Tuesday, September 25, 2012

Stanley Hotel's Ghosts Reluctant to Bring Positive Energy to Couples Retreat

From PrWeb:  Stanley Hotel's Ghosts Reluctant to Bring Positive Energy to Couples Retreat

Colorado Springs, CO (PRWEB) September 21, 2012
Like their live counterparts, ghosts are reluctant to change. So much so that they remain largely invisible, often replaying their life-ending tragedies.
People can become glued to the “rear view mirror”, too; looking backward so much that they never see what’s ahead of them.
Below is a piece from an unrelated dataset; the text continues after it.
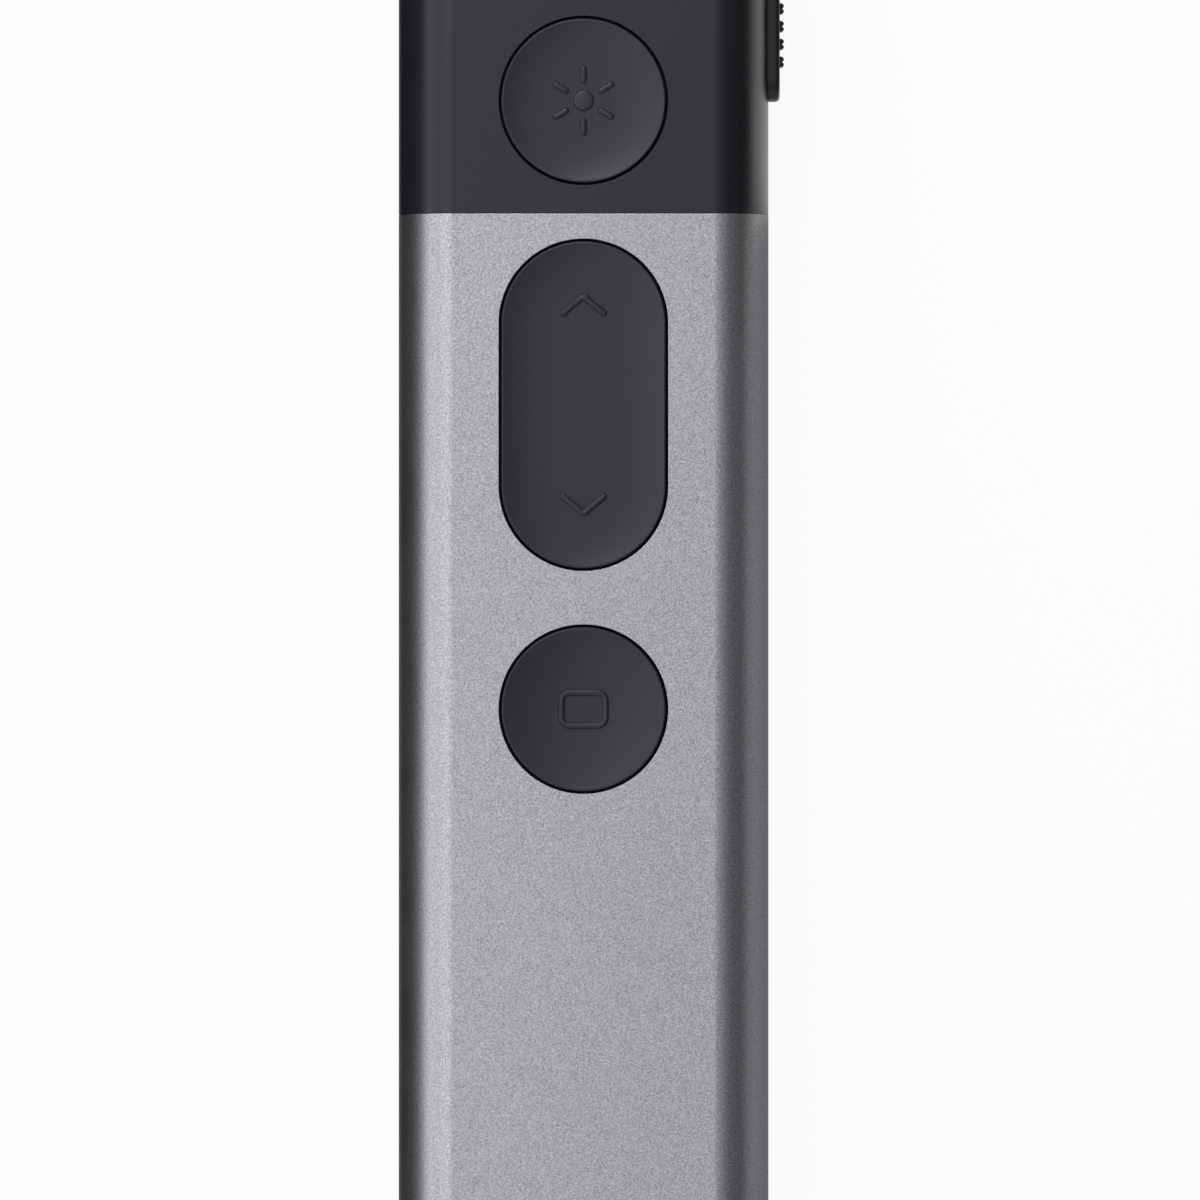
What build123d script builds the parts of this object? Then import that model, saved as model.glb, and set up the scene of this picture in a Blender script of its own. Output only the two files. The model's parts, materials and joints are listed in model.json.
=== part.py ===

Like ghosts, sometimes couples don’t know there’s a way out of that bind.
Over 16 years of private practice, Kathe Skinner, Certified Relationship Specialist and Marriage & Family therapist, has seen people whose difficulties today result from what happened in the past along with the choice to remain stuck in it. “We can’t do something about what keeps us unhappy unless we recognize and acknowledge that we are indeed unhappy. And you’d be surprised at how many people have no clue there’s a problem and that they’re part of it,” she finishes.
Skinner goes on to say that it isn’t until something attention-getting happens – a spousal affair, an acting-out child, divorce, inability to keep friendships – that a hard look is taken. Skinner thinks that the hard look needs to begin with taking a look in and around yourself.
Noted psychologist and marriage researcher John Gottman’s oft-repeated assertion that it takes 6 years for a couple in trouble to seek help points toward the concept of developing self-awareness before other-awareness can occur. Six years or sixty years can pass before some people are unhappy being unhappy; haunting may develop around people who choose to remain unhappy to the end. What better place than a haunted hotel to talk about that.
“I’m not advocating being trapped in place like a ghost,” Skinner explains, “but I do think that ghosts, in this case ghosts of our past, have a lot to tell us.” There’s no arguing that spirits have had a long time to think about what to say.
Noted psychologists Jeffrey Young and Janet Klosko may have had some ghostly input into their development of “schema theory”, which holds that maladaptive adult behavior results from the confluence of nature and nurture in early life. For example, a child growing up in a family that believes that “children should be seen and not heard” and discourages self-expression, may not grow up to like Speech class, or be a storyteller around the campfire. Most specters would most likely agree that some experiences on the mortal plane are deadly to the spirit.
Kathe Skinner hopes that some ghosts will be listening in on Being Heard’s Couples Retreat as couples hunt for the ghosts of their past. Could be that The Stanley’s ghosts would have more reason to hang around, and that the hotel would drop off the list of haunted hotels. Somehow, life after death, like life during life, won’t be that easy.